▶ DATA SECTION:
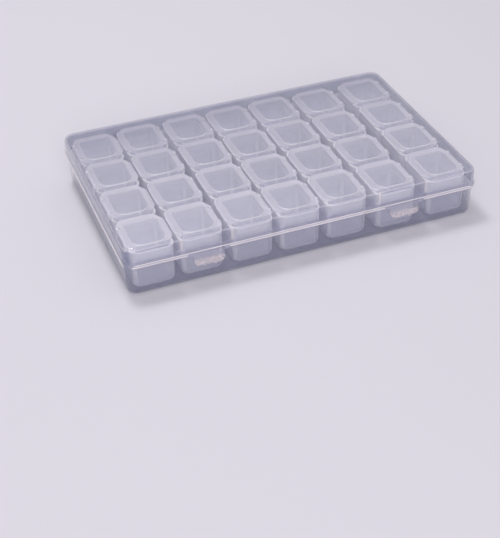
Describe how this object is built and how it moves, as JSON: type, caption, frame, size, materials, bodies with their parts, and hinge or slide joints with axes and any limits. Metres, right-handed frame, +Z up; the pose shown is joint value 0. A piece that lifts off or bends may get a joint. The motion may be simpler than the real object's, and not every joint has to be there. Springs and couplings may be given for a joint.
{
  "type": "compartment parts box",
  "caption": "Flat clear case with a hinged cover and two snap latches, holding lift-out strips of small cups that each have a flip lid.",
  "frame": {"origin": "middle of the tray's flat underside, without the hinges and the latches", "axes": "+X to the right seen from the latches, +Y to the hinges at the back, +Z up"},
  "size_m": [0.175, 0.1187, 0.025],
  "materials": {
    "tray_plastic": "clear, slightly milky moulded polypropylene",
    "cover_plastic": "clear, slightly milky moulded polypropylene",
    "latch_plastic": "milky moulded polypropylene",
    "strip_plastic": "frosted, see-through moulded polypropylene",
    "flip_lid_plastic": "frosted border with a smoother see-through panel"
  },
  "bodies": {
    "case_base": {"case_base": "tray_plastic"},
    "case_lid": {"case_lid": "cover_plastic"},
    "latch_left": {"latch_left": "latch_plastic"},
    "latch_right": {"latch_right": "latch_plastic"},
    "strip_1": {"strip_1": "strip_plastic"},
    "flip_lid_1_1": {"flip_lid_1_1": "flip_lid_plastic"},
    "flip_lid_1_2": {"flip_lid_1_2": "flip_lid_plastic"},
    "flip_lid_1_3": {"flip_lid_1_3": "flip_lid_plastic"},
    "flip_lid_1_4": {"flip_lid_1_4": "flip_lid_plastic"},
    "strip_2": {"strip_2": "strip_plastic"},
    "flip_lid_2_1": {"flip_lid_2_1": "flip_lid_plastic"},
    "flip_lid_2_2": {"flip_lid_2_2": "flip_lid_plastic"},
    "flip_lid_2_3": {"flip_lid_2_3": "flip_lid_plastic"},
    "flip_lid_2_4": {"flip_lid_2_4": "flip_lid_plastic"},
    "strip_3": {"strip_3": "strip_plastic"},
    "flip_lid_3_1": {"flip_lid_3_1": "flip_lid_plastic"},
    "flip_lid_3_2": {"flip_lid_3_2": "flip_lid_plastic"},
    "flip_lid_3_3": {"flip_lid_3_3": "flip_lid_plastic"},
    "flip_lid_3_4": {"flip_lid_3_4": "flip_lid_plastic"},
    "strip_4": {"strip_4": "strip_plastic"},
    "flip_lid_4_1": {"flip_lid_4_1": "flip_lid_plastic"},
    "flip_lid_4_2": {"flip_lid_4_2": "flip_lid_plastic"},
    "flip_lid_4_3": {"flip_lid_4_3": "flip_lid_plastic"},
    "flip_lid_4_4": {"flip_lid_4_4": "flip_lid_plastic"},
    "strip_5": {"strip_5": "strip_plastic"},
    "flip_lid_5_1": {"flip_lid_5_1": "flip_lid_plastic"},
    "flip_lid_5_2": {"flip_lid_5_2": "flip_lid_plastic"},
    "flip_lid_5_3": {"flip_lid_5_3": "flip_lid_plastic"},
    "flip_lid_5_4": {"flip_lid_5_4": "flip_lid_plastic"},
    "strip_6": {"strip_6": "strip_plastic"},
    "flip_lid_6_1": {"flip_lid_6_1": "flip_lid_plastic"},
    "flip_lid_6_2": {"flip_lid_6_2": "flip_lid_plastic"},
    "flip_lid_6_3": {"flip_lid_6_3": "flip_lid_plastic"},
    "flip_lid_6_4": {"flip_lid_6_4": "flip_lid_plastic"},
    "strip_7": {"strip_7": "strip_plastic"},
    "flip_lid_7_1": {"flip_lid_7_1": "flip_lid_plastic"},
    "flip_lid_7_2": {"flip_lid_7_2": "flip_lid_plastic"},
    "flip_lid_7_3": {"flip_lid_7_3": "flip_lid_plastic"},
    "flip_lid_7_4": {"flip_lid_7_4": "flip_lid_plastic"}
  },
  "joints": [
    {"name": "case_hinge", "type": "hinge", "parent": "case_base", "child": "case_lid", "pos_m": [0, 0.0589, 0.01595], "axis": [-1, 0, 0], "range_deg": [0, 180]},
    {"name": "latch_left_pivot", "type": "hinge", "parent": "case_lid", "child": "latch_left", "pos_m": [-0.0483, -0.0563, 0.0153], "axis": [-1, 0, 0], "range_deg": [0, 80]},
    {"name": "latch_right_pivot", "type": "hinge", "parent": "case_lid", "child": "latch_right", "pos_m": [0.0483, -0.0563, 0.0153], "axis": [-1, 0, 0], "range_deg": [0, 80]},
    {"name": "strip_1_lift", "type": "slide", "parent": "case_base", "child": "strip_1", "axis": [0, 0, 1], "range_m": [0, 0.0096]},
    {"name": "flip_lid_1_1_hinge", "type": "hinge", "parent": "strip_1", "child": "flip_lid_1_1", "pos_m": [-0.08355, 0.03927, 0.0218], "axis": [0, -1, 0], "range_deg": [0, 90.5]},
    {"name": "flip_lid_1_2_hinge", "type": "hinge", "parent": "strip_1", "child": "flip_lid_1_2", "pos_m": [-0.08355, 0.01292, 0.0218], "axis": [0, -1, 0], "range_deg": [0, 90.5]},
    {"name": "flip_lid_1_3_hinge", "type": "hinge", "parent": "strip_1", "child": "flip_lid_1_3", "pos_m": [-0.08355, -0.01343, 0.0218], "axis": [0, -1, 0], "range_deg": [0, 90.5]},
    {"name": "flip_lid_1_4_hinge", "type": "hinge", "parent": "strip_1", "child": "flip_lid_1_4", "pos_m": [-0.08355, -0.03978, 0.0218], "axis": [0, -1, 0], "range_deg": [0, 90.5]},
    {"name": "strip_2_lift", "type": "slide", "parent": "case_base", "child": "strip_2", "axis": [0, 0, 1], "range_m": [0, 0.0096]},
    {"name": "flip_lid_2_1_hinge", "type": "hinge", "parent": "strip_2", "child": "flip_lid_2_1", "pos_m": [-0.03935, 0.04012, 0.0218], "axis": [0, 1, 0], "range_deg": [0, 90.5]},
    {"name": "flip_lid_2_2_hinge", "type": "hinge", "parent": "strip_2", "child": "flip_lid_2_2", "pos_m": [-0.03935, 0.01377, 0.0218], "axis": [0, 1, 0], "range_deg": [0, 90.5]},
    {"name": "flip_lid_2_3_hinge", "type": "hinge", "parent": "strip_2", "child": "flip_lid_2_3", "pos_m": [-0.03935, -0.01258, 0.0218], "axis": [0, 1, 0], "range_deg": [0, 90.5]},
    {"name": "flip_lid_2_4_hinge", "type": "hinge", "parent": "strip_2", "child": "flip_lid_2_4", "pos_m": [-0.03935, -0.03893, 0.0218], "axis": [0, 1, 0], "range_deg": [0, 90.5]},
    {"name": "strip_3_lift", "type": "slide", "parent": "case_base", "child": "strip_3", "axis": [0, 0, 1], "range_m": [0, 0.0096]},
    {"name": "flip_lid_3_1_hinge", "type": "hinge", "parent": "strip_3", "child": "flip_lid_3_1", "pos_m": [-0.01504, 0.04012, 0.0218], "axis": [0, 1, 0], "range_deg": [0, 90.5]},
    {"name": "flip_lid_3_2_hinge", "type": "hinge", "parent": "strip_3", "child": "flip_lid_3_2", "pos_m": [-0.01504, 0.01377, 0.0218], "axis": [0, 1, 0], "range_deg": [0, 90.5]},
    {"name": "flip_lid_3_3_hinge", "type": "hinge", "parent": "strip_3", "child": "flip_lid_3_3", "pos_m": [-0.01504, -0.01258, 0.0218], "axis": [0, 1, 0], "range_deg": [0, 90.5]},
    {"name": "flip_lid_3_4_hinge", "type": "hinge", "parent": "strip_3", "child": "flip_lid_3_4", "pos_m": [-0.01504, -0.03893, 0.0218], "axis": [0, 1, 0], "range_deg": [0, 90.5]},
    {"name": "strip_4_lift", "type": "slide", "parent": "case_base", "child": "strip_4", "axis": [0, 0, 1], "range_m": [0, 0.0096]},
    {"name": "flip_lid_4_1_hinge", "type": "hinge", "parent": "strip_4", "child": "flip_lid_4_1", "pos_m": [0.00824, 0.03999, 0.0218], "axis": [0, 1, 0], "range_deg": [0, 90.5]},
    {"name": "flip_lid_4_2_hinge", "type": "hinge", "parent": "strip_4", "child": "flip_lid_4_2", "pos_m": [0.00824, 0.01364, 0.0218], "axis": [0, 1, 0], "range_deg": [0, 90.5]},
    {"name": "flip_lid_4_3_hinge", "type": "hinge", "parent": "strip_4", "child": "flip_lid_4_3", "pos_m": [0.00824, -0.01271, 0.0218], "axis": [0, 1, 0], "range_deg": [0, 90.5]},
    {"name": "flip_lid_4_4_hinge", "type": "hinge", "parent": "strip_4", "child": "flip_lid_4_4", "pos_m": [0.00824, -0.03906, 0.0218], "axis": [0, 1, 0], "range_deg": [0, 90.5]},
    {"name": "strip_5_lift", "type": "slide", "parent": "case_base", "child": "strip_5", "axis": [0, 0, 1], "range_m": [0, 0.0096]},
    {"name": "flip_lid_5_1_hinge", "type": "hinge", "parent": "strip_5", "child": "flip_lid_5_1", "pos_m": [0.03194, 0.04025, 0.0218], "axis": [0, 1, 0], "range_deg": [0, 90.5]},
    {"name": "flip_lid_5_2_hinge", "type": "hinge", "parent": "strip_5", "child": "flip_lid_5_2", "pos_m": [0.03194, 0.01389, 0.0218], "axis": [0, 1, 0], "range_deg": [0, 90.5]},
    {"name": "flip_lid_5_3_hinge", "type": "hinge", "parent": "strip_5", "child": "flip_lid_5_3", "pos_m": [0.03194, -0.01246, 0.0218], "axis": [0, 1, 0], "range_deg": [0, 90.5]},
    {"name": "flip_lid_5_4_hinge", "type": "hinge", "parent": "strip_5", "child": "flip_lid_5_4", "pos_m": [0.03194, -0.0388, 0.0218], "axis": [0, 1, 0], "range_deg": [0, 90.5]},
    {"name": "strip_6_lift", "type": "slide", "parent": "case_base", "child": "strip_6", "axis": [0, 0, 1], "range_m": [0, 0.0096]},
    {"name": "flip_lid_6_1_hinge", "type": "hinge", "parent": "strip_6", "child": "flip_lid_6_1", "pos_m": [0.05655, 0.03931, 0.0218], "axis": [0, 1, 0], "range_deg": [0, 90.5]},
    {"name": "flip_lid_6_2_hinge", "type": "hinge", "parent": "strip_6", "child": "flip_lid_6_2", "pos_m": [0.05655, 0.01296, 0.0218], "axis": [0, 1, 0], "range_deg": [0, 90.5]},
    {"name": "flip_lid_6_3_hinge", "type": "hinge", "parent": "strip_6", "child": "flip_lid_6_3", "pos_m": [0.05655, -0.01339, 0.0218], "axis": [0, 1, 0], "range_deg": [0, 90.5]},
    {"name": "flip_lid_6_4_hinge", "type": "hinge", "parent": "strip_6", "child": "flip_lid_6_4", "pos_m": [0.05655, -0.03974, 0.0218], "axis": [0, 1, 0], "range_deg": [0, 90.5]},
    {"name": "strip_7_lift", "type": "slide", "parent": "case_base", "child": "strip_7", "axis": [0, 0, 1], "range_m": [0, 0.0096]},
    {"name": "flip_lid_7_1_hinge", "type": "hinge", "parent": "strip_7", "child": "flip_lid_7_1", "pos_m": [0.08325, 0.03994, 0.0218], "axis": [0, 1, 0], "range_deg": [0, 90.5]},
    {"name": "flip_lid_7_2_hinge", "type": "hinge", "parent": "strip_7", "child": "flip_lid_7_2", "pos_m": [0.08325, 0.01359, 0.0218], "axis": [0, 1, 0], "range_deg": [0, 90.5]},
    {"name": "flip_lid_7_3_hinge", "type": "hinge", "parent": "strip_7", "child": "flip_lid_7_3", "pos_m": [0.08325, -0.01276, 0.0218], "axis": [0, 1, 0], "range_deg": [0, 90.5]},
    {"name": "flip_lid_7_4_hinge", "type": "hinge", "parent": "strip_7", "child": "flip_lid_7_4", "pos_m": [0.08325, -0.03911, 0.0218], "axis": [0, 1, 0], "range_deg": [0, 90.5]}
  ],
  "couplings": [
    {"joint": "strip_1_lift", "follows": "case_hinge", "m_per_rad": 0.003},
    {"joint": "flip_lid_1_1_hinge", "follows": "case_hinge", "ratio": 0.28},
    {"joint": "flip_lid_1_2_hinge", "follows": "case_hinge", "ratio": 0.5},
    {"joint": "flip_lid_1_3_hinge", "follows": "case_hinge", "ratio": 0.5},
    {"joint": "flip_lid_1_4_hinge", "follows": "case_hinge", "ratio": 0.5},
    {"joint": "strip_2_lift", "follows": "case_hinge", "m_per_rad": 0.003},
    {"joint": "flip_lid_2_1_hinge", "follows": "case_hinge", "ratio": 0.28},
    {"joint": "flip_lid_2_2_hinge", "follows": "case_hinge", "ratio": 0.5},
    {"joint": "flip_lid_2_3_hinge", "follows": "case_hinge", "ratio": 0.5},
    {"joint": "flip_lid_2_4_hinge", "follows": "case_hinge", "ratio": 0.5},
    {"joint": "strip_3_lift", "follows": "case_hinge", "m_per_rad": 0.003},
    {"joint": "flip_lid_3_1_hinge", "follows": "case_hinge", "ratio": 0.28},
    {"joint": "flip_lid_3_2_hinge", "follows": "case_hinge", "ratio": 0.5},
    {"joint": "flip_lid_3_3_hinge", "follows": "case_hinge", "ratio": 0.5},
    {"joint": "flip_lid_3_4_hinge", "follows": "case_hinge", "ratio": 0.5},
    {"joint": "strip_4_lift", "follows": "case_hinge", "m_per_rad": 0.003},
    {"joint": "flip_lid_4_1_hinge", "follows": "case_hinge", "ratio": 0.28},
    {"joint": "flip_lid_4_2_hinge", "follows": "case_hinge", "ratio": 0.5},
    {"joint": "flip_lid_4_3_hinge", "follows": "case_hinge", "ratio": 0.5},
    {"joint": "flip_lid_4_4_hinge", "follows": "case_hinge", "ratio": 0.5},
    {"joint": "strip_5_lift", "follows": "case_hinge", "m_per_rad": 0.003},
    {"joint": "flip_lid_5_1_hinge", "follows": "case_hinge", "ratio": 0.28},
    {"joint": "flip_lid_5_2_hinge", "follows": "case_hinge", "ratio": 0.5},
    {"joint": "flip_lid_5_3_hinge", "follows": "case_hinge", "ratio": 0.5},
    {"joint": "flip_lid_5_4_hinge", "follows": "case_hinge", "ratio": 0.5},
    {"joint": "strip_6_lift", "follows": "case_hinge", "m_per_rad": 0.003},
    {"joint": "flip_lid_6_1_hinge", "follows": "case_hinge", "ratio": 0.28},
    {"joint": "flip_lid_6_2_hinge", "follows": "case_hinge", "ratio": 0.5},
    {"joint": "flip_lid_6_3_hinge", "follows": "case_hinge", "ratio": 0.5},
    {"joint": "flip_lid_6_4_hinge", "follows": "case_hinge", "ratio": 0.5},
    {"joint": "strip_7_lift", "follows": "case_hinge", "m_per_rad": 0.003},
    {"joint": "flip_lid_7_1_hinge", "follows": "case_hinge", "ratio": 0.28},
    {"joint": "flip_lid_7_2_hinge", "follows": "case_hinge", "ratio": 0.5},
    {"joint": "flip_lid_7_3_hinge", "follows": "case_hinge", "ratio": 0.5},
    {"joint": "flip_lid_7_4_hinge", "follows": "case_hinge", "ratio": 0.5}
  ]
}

▶ WHAT THE TASK REQUIRES: Identify and extract each line of the listing that contains "parts".

▶ EXERCISE RESULT:
Describe how this object is built and how it moves, as JSON: type, caption, frame, size, materials, bodies with their parts, and hinge or slide joints with axes and any limits. Metres, right-handed frame, +Z up; the pose shown is joint value 0. A piece that lifts off or bends may get a joint. The motion may be simpler than the real object's, and not every joint has to be there. Springs and couplings may be given for a joint.
  "type": "compartment parts box",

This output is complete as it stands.